Sunday, November 6, 2011

Quote: Charles Edward Montague

 

“Among the mind's powers is one that comes of itself to many children and artists. It need not be lost, to the end of his days, by anyone who has ever had it. This is the power of taking delight in a thing, or rather in anything, not as a means to some other end, but just because it is what it is.
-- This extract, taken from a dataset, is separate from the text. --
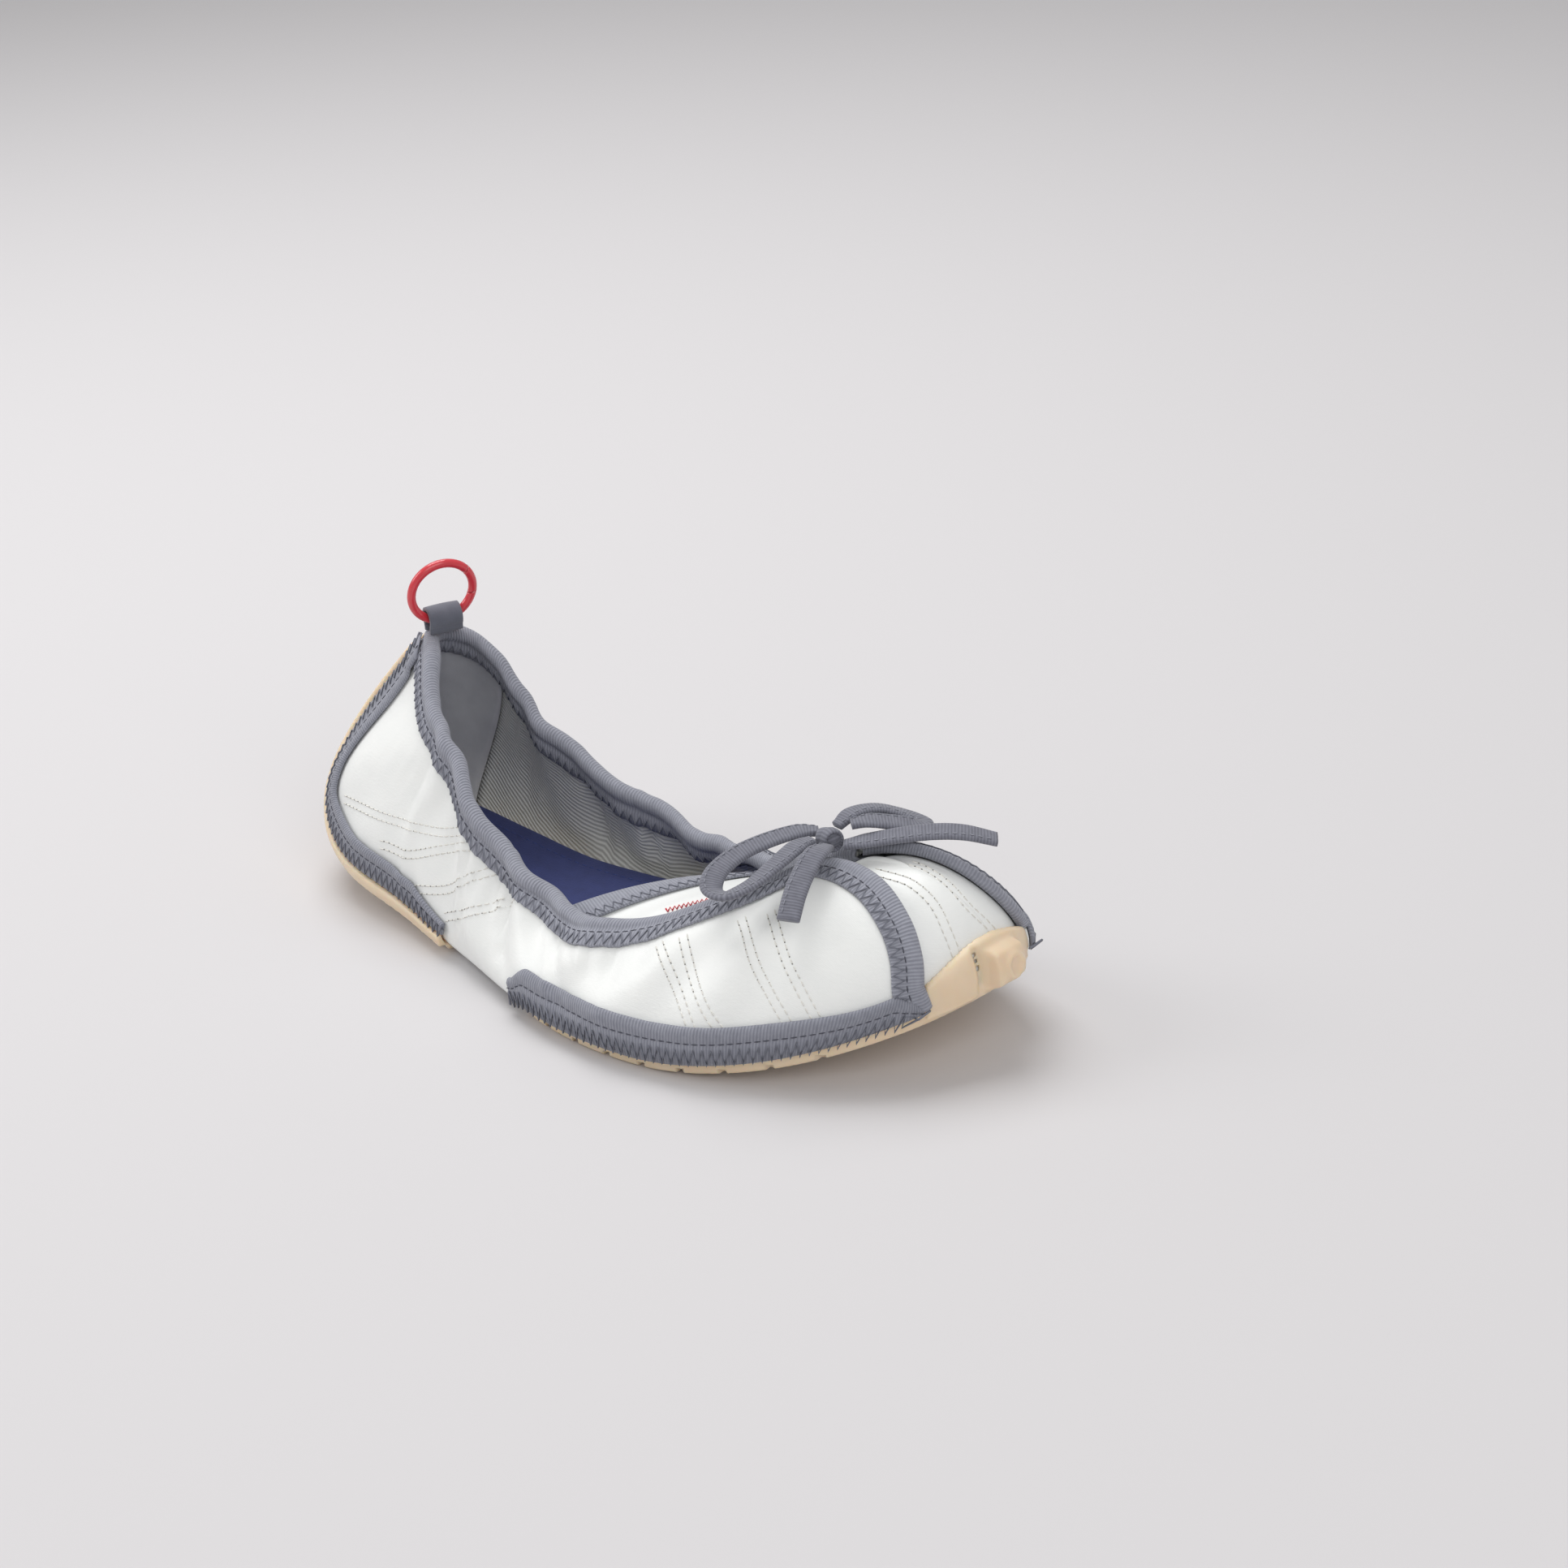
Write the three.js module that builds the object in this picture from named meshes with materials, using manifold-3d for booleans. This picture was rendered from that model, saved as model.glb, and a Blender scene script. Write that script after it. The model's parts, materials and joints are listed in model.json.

A child in the full health of his mind will put his hand flat on the summer lawn, feel it, and give a little shiver of private glee at the elastic firmness of the globe.”

-  
Charles Edward Montague

Charles Edward Montague (1867 – 1928)  was an English journalist, novelist and essayist.

Born and raised in London,  the son of an Irish Roman Catholic priest, he became a journalist at the Manchester Guardian and later married the editor’s daughter.

Montague was against the First World War but, once it started, he supported it in the hope of a speedy end.  He was aged 47 wne the war started, well over the enlistment age, so he dyed his hair black to look younger and be accepted into the army.  H W Nevinson later wrote that "Montague is the only man I know whose white hair in a single night turned dark through courage."

Montague rose in the ranks from grenadier-sergeant to lieutenant and then captain of intelligence in 1915. Later in the war, he became an armed escort for VIPs visiting the battlefield, escorting such persons as H G Well and George Bernard Shaw.

His critical writings about the war set the tone for much of the subsequent war literature.

From 1925 he was a full time writer after retiring from journalism.  He died in 1928 aged 61.

Trivia:

Montagu was the father of Evelyn Aubrey Montague, the Christian Olympic athlete and journalist depicted in the 1981 film, Chariots of Fire.